2.5A x 1.25V = 3.9W, so you'd need at least a 10W potentiometer. But wait, it isn't that simple! The power rating for a potentiometer is only good at maximum resistance. So if it is set at 1/10th the resistance, it is only good for about 1/10th the power rating.

Let's go back to what you are trying to do. What is it? Are you trying to drive an LED, or a heater, or a battery charger?

Thanks for the reply! Im gonna use it for bench power supply and to test 2-2.5A laser diode. 10W pot :( thats big lol. Gonna search how to build the one you linked, I can buy, but I just wanna learn how : )

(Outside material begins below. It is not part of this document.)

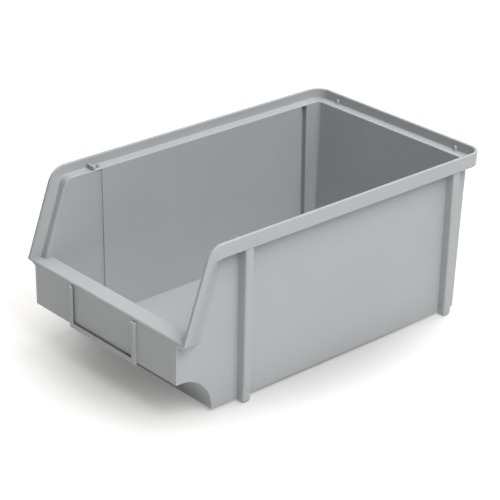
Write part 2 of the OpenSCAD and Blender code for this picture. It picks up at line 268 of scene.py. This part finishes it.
# ---------------------------------------------------------------- one side of the bin
def side_part():
    p = Part()
    # the bend and the slope
    n_bend, n_slope = 18, 34
    stations = [BEND_Y - SEAM_Y] + [BEND_ARC * i / n_bend for i in range(n_bend)]
    stations += [BEND_ARC + (SLOPE_LEN) * (i / n_slope) for i in range(n_slope + 1)]
    prof = [front_profile(s) for s in stations]
    prof[0] = level_profile(SEAM_Y)
    last = prof[-1]
    for i in range(NO - 1, NO + N_LIP):
        x, y, z = last[i]
        last[i] = (x, YF if i < NO + 6 else y, SHELF if i < NO + 6 else z)
    for q, r in zip(prof, prof[1:]):
        p.strip(q, r)
    # cove under the tip: the flare's end is carried down and in to the wall
    ring = last[:NO]
    prev = ring
    steps = 12
    for k in range(0, steps + 1):
        cur = []
        for x, y, z in ring:
            off = x - out_x(z)
            rel = off / 14.9
            back = smooth((y - YF - 1.0) / 16.0)       # 0 at the front edge, 1 well behind it
            drop = (COVE + 12.0 * back) * max(rel, 0.0) ** 0.5 if back > 0 else COVE
            t = k / steps
            zz_c = z - 1.8 * (1 - back) - drop * (1 - math.cos(math.radians(90 * t)))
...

Multimeters can’t reliably read small resistances as they have internal contact resistance
in the multi-way switch. Any reading < 5 ohms is suspect, anything under 1 ohm is bogus.
The best you can do is measure the value for shorted-out test leads before and after the
test measurement and subtract this error from the measurement.

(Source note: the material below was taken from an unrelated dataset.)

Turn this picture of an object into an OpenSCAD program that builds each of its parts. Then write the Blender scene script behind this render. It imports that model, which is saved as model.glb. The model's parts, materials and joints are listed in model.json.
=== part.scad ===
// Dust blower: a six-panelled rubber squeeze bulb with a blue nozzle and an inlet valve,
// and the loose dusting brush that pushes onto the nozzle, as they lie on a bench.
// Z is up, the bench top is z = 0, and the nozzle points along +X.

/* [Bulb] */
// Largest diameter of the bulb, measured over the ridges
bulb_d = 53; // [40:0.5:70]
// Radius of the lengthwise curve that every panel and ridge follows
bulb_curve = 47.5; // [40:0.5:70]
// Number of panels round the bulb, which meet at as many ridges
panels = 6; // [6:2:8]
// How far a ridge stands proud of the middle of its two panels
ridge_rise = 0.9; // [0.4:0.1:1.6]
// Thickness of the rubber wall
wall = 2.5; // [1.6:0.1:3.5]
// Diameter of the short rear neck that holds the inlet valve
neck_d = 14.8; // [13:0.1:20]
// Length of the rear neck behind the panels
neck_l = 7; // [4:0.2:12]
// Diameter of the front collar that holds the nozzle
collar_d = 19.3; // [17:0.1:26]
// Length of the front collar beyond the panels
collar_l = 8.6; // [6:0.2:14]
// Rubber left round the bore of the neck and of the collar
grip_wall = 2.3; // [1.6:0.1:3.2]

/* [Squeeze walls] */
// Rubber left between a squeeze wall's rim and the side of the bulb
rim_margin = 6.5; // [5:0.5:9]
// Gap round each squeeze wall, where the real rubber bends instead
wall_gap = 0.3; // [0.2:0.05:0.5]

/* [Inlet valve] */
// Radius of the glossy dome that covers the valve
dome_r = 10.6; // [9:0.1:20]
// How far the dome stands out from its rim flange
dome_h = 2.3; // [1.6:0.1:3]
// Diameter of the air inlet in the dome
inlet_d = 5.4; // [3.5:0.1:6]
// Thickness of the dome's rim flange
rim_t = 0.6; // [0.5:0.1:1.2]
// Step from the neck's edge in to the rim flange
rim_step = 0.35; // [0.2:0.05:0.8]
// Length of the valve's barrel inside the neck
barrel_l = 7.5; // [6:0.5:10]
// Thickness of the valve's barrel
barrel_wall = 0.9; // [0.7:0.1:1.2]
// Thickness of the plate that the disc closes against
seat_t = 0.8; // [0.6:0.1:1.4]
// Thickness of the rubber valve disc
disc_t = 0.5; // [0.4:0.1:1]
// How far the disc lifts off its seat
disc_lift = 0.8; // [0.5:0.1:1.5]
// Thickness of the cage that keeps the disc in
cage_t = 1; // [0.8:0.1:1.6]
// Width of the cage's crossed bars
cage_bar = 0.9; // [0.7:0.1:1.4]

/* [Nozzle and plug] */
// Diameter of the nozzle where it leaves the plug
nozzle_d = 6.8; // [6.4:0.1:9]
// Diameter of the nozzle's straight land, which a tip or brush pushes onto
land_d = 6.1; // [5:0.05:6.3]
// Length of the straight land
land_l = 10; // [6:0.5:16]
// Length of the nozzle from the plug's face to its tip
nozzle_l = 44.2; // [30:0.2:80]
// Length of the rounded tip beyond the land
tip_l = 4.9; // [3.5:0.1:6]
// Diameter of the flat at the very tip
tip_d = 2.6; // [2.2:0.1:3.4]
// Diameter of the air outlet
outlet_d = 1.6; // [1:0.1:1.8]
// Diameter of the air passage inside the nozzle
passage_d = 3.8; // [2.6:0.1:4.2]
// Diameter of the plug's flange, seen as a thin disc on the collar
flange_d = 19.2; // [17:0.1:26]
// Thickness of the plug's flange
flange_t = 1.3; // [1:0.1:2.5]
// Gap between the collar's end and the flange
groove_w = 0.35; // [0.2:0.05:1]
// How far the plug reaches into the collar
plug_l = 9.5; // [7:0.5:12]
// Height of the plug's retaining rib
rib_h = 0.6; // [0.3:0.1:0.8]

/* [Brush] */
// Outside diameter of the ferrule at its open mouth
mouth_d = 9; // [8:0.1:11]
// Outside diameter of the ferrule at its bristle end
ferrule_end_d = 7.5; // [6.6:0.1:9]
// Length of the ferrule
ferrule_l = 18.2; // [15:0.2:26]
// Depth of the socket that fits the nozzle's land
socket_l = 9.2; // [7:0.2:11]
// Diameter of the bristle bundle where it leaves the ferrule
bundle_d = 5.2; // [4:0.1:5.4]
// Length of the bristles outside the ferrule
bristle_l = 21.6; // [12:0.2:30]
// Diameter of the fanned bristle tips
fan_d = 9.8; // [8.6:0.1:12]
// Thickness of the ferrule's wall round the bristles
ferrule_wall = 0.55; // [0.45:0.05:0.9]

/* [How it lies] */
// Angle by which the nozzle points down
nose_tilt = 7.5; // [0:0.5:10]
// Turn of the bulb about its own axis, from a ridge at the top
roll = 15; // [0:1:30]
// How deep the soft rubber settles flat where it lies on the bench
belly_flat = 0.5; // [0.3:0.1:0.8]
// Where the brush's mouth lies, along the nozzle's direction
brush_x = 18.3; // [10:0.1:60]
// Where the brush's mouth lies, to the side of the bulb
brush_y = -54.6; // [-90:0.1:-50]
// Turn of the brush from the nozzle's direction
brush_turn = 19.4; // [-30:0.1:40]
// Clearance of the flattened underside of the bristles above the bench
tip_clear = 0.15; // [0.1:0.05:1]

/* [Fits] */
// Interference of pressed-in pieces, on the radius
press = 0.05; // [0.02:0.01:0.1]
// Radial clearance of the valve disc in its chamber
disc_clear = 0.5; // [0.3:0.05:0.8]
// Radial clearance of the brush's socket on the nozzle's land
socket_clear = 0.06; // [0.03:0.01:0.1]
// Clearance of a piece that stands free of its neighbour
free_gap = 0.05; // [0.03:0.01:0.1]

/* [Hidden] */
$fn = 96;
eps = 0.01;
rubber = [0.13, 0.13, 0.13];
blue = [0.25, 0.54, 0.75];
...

For measuring a low resistance you should be considering a Kelvin 4-terminal arrangement
where a known test current is fed to the DUT via two wires and you connect the multimeter
on voltage setting directly across the component (two more wires). Useful to have a bench
supply with variable current limit.

DUT = Device Under Test.

However with a potentiometer its easy to take a measurement of the wiper voltage, with
the track supplied from a know voltage. This provides a constant (calculable) current
with which to do the measurement, then place the voltmeter probes directly on the
relevant two terminals of the pot.

Tamulmol: Hi! Are potentiometers supposed to go zero? I've tested a few and all can't go below .5 Ohms. I'm going to use this on LM338 Constant current regulator, I won't be able to set it higher than 2.5A since pots don't go low.

In that sort of circuit all the current has to go through that pot. That means the pot has to have a very high wattage rating. These are expensive.

I thought I covered that.

Hi, when measuring low resistance, below 10R, first short the probes of DMM together and note the reading, say 0R4. This 0R4 is the resistance of your leads and switches in the measuring circuit. Then measure the resistor, say it reads 0R9. The real resistance will be about 0R9 - 0R4 = 0R5 (R is used as Decimal Point)

Tom... :)